# Start of Given records

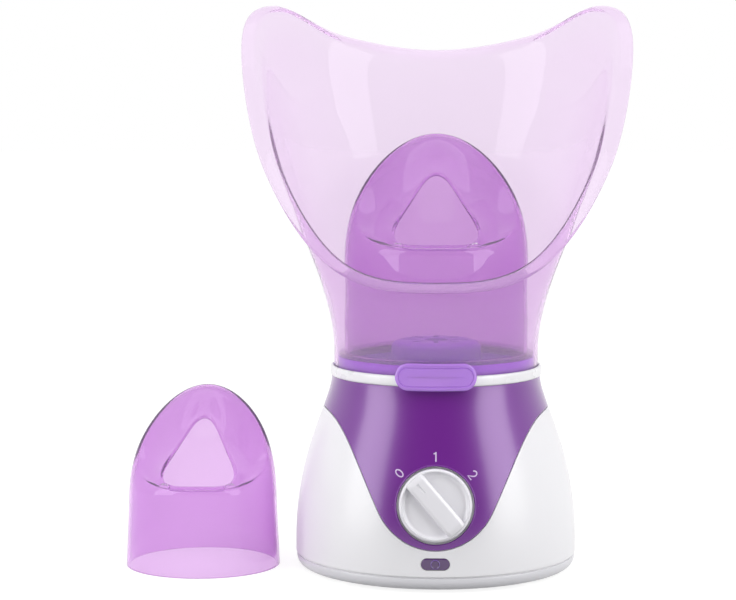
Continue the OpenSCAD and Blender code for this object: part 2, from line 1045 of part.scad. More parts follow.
module nose_hood() {
  seat_z = ridge_top + clear;
  color("mediumpurple")
    translate([0, 0, seat_z]) {
      hood_shell([hood_r, hood_r, hood_front_z - seat_z, hood_rise, 4.5, 0.3445, 34.5]);
      // foot flange on the collar's ridge, with a skirt inside it
      rotate_extrude()
        polygon([
          [ridge_r - ridge_wall - clear - 1.8, -3.5],
          [ridge_r - ridge_wall - clear, -3.5],
          [ridge_r - ridge_wall - clear, 0],
          [ridge_r - 0.1, 0],
          [ridge_r - 0.1, 1.8],
          [hood_r - 1, 1.8],
          [ridge_r - ridge_wall - clear - 1.8, 1.8]
        ]);
    }
}

module nasal_mask() {
  color("mediumpurple")
    translate([-nasal_x, 0, 0])
      hood_shell([nasal_r - 1.5, nasal_r, nasal_front_z, nasal_rise, 3.6, 0.38, 36]);
}

casing();
front_cover();
bottom_cover();
rubber_feet();
cover_screws();
collar_ring();
collar_screws();
heating_cup();
cup_seal();
heater_plate();
heater_clamp();
clamp_screws();
thermostat();
thermal_fuse();
steam_cap();
control_knob();
switch_shaft();
rotary_switch();
switch_nut();
indicator_lens();
lamp_bezel();
pilot_lamp();
terminal_block();
terminal_screws();
cord_gland();
gland_nut();
supply_wires();
heater_wires();
lamp_wires();
face_mask();
nose_hood();
nasal_mask();
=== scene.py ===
"""A table-top facial steamer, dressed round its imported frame. Lengths are metres, +Z up, front -Y."""
import math

import bpy
import bmesh
import numpy as np
from mathutils import Matrix, Vector


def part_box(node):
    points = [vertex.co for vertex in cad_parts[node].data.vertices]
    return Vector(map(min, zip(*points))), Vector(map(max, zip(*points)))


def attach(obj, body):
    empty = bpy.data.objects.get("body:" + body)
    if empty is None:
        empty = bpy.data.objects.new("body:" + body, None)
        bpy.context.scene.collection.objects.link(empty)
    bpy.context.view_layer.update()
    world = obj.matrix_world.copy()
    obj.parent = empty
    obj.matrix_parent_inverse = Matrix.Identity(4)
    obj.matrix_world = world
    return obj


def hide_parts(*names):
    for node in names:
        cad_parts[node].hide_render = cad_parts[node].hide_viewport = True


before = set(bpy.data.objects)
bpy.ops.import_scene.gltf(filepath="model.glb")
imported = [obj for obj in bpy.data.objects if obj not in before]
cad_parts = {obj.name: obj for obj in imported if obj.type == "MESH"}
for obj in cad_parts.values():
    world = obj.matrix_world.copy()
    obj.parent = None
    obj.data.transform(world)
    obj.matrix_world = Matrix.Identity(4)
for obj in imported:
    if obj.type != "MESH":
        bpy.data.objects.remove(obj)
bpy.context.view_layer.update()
scene = bpy.context.scene
MM = 0.001


# ---- Camera ----
# A long lens a little above the mask's rim, turned down slightly and towards the spare mask, so that the
# steamer stands right of the middle.
CAMERA_DISTANCE = 1.166
CAMERA_HEIGHT = 0.249
CAMERA_DOWN_DEG = 5.61
CAMERA_TURN_DEG = 1.68
CAMERA_LENS = 114.07

camera_data = bpy.data.cameras.new("camera")
camera_data.lens = CAMERA_LENS
camera_data.sensor_width = 36
camera_data.clip_start = 0.05
camera = bpy.data.objects.new("camera", camera_data)
scene.collection.objects.link(camera)
camera.location = (0, -CAMERA_DISTANCE, CAMERA_HEIGHT)
camera.rotation_euler = (math.radians(90 - CAMERA_DOWN_DEG), 0, math.radians(CAMERA_TURN_DEG))
scene.camera = camera


# ---- Casing ----
# The white lower casing is one moulding in ABS: a round shell that draws in to the collar. Its upper front
# is set back by the thickness of the violet cover, and it ends in a shadow groove over the base.
casing_low, casing_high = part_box("casing")
BASE_R = casing_high.x
CASING_BOTTOM = casing_low.z
CASING_TOP = casing_high.z
NECK_R = 52.3 * MM
UPRIGHT_TOP = 14 * MM
CASING_WALL = 3.2 * MM
SEAT_DEPTH = 1.6 * MM
GROOVE_TOP = CASING_BOTTOM + 0.6 * MM
GROOVE_DEPTH = 1 * MM
EDGE_ROUND = 0.45 * MM
AROUND = 720


def bezier(points, t):
    """Point at t on a cubic curve."""
    a, b, c, d = (np.asarray(p, float) for p in points)
    return (1 - t) ** 3 * a + 3 * (1 - t) ** 2 * t * b + 3 * (1 - t) * t * t * c + t ** 3 * d


FLANK = np.array([
    bezier([(BASE_R, UPRIGHT_TOP), (BASE_R, 60 * MM), (NECK_R, 84 * MM), (NECK_R, CASING_TOP)], t)
    for t in np.linspace(0, 1, 400)
])


def body_radius(z):
    """Radius of the casing's outer face at height z."""
    return float(np.interp(z, FLANK[:, 1], FLANK[:, 0]))


def body_slope(z):
    """Outward normal (radial, up) of the casing's outer face at height z."""
    step = 0.2 * MM
    run = body_radius(min(z + step, CASING_TOP)) - body_radius(max(z - step, 0))
    rise = min(z + step, CASING_TOP) - max(z - step, 0)
    return np.array([rise, -run]) / math.hypot(rise, run)


# Front cover's edge, seen from the front: an arc round the knob, then a sweep out to the shoulders. Behind
# the shoulders it rises to the collar.
KNOB_Z = 42.7 * MM
TONGUE_R = 30.6 * MM
TONGUE_Z = KNOB_Z + 8.7 * MM
TONGUE_HALF = math.radians(64)
SWEEP_START = 26 * MM
SWEEP_END = 10.6 * MM
SHOULDER_Z = 81.5 * MM
BACK_RUN = 46 * MM


def cover_edge_points():
    """(angle from the front, height) along the cover's edge, on the casing's face."""
    shoulder_x = body_radius(SHOULDER_Z)
    line = [
        (TONGUE_R * math.sin(a), TONGUE_Z - TONGUE_R * math.cos(a)) for a in np.linspace(0, TONGUE_HALF, 40)
    ]
    end = np.array(line[-1])
    sweep = [
        end,
        end + SWEEP_START * np.array([math.cos(TONGUE_HALF), math.sin(TONGUE_HALF)]),
        (shoulder_x - SWEEP_END, SHOULDER_Z),
        (shoulder_x, SHOULDER_Z),
    ]
    line += [tuple(bezier(sweep, t)) for t in np.linspace(0.02, 1, 60)]
    found = [(math.asin(min(1, x / body_radius(z))), z) for x, z in line]
    rise = [
        (0, SHOULDER_Z),
        (BACK_RUN / 2, SHOULDER_Z),
        (BACK_RUN - 6 * MM, CASING_TOP - 4 * MM),
        (BACK_RUN + 2 * MM, CASING_TOP + 2 * MM),
    ]
    for t in np.linspace(0.02, 1, 60):
        y, z = bezier(rise, t)
        if z < CASING_TOP:
            found.append((math.pi / 2 + math.asin(min(1, y / body_radius(z))), z))
    found.append((found[-1][0] + 0.01, CASING_TOP))
    found.append((math.pi, CASING_TOP))
    return np.array(found)


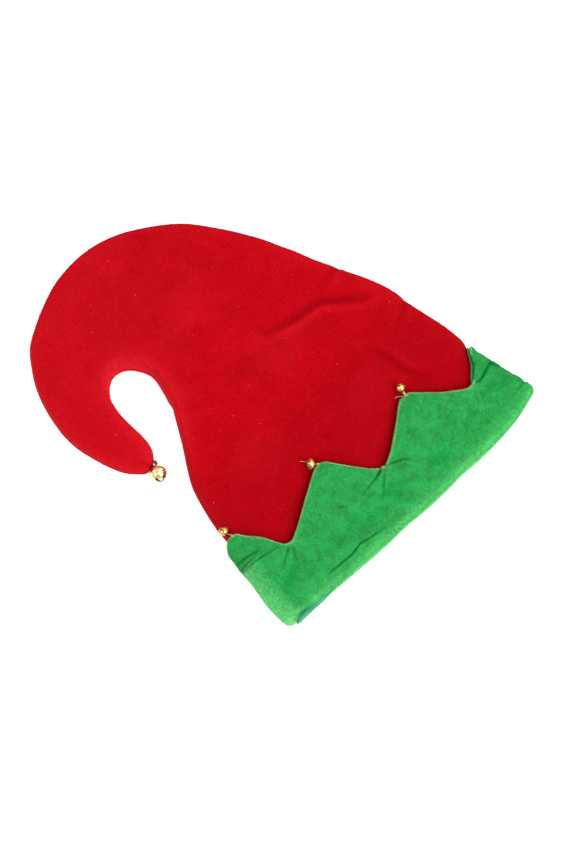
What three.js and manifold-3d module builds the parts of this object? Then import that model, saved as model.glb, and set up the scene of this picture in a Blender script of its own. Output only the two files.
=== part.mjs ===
// Elf hat lying flat: a long curled crown of two velvet panels, a turned-up cuff with six points and a
// teal facing, six small bells on the points and a larger one at the tip. Millimetres, +Z up, mouth
// towards -Y, origin on the floor at the middle of the hat.
import * as THREE from 'three';
import { mergeVertices } from 'three/addons/utils/BufferGeometryUtils.js';
import Module from 'manifold-3d';

const wasm = await Module();
wasm.setup();

// Driving dimensions
const MOUTH_WIDTH = 290; // flat width of the crown at the mouth
const HAT_LENGTH = 368; // from the rim to the top of the curl
const CUFF_HEIGHT = 88; // from the rim to the highest point of the cuff
const MOUTH_GAP = 9; // clear height of the mouth as the hat lies
const CROWN_CLOTH = 2; // wall of the red velvet
const CUFF_CLOTH = 2.6; // wall of the thicker green velvet
const FACING_CLOTH = 1.2; // wall of the teal facing
const CLEARANCE = 0.3; // between pieces that touch
const LAYER_GAP = 0.6; // between the layers of the cuff
const EDGE_ROLL = 6; // radius of the rolled edge along the crown's seam
const CROWN_DOME = 15; // how far the crown's top rises above its rolled edge
const RIM_BOW = 8; // how far the rim bows out at its middle
const CUFF_PUFF = 2.2; // how far the cuff stands off the crown at its fullest
const FACING_DEPTH = 42; // how far the facing reaches into the mouth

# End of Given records

◆ **Set exercise**: Compute the number of lines above that contain the string "empty". Reply with that value only.

◆ **Task answer**: 5